» GIVEN EXERCISE
In the listing below, pick out lines with "picture".

» MATERIAL
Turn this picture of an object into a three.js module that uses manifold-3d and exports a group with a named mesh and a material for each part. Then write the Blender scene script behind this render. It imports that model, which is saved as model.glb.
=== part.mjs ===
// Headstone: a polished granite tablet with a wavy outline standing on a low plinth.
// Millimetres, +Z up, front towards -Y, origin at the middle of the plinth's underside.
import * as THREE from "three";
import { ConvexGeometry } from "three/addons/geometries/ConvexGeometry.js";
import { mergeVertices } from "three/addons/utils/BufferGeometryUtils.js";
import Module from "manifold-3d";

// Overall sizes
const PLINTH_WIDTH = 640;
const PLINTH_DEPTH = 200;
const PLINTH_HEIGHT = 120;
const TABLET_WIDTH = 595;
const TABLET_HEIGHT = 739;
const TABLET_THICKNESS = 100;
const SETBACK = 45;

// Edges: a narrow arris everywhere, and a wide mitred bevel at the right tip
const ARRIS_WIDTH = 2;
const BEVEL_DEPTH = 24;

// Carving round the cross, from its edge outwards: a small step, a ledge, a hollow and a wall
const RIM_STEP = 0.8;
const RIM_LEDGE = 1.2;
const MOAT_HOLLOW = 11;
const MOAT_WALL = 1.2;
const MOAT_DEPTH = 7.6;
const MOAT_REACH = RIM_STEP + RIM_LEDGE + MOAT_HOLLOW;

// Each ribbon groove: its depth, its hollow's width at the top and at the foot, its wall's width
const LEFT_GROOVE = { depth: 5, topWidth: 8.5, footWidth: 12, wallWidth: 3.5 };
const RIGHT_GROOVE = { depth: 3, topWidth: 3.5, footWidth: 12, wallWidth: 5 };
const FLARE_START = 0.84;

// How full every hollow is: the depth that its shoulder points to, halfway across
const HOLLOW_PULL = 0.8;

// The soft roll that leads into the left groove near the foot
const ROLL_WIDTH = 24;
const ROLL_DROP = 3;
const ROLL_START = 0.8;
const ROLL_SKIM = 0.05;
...
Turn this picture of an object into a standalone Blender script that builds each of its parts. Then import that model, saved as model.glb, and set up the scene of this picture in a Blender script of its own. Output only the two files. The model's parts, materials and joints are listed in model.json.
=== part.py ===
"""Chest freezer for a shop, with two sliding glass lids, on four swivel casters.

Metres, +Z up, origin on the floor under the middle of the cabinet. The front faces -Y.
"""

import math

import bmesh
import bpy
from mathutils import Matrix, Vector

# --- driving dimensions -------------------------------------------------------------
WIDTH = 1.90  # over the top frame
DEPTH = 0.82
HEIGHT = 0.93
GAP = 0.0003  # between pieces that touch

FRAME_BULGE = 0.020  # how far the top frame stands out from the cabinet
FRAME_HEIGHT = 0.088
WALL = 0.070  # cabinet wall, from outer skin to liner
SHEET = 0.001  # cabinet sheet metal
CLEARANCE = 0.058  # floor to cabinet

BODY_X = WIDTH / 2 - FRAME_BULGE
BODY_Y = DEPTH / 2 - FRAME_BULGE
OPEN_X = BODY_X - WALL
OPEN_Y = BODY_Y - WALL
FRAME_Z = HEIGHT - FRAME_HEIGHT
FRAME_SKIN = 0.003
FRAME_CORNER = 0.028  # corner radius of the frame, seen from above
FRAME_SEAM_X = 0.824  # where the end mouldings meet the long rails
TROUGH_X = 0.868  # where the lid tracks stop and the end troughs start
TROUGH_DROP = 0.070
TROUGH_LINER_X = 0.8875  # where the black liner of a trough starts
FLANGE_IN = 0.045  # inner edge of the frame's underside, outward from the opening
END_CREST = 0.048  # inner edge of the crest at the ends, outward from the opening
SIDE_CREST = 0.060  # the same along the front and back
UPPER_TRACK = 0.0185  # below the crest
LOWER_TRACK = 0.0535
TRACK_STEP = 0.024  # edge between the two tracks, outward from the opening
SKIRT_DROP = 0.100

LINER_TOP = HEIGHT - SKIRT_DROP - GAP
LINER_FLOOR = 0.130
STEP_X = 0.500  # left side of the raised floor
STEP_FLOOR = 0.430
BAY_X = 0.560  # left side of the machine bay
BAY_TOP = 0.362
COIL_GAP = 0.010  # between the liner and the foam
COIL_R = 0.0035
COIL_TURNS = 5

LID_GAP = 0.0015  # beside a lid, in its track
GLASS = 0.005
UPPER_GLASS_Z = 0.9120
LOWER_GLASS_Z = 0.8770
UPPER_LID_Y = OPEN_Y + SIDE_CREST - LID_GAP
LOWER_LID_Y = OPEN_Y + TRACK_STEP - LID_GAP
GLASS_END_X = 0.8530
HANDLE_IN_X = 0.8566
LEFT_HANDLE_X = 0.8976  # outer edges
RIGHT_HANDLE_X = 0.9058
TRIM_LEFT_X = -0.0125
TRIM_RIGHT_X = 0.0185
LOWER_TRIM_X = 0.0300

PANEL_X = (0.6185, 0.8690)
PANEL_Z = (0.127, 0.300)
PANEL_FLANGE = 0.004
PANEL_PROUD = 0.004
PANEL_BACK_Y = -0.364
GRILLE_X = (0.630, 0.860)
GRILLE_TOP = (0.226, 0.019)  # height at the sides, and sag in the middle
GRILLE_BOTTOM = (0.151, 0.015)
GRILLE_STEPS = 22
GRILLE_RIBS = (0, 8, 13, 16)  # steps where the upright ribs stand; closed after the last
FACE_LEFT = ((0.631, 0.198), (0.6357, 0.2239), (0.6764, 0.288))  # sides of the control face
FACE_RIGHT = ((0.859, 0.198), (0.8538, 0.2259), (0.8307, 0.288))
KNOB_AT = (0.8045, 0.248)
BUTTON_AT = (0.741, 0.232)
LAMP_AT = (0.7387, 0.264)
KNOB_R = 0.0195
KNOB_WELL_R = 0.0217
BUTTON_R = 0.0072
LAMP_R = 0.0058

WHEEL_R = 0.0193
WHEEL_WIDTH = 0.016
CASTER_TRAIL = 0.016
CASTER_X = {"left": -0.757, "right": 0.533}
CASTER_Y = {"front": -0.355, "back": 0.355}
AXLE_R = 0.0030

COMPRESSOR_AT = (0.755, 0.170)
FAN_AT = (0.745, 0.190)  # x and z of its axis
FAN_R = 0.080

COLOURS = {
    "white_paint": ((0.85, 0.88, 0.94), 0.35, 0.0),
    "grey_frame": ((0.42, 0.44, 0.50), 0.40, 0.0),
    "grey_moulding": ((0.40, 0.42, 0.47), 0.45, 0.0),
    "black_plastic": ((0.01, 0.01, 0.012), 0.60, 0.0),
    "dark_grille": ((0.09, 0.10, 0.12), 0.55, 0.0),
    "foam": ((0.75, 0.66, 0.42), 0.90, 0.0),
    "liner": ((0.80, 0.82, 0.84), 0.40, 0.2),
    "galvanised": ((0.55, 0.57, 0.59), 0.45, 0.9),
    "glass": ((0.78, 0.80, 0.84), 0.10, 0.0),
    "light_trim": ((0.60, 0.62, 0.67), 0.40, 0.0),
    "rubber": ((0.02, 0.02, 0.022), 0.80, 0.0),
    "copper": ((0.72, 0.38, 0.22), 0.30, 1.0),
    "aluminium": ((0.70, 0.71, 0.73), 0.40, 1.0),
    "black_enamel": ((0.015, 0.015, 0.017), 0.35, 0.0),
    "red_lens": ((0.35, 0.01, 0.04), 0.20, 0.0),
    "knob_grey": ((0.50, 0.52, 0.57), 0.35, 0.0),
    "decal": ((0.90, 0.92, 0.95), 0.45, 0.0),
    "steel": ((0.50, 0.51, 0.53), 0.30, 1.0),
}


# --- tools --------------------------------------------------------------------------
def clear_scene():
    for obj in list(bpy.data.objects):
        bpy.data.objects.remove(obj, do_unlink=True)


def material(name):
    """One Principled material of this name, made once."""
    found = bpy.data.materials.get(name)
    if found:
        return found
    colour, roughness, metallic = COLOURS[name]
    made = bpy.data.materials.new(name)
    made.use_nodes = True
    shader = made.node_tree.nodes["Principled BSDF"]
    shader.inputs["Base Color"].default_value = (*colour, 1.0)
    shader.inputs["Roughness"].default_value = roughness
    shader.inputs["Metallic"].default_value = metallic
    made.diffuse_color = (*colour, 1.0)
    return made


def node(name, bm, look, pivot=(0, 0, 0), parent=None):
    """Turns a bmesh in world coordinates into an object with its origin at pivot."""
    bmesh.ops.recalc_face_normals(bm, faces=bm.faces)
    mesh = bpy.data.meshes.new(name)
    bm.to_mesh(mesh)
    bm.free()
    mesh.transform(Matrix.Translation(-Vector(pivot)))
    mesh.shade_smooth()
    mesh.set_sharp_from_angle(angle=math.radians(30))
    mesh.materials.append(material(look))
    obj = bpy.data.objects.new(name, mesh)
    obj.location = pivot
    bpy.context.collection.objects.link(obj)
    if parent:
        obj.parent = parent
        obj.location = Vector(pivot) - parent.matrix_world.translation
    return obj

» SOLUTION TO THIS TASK
Turn this picture of an object into a three.js module that uses manifold-3d and exports a group with a named mesh and a material for each part. Then write the Blender scene script behind this render. It imports that model, which is saved as model.glb.
Turn this picture of an object into a standalone Blender script that builds each of its parts. Then import that model, saved as model.glb, and set up the scene of this picture in a Blender script of its own. Output only the two files. The model's parts, materials and joints are listed in model.json.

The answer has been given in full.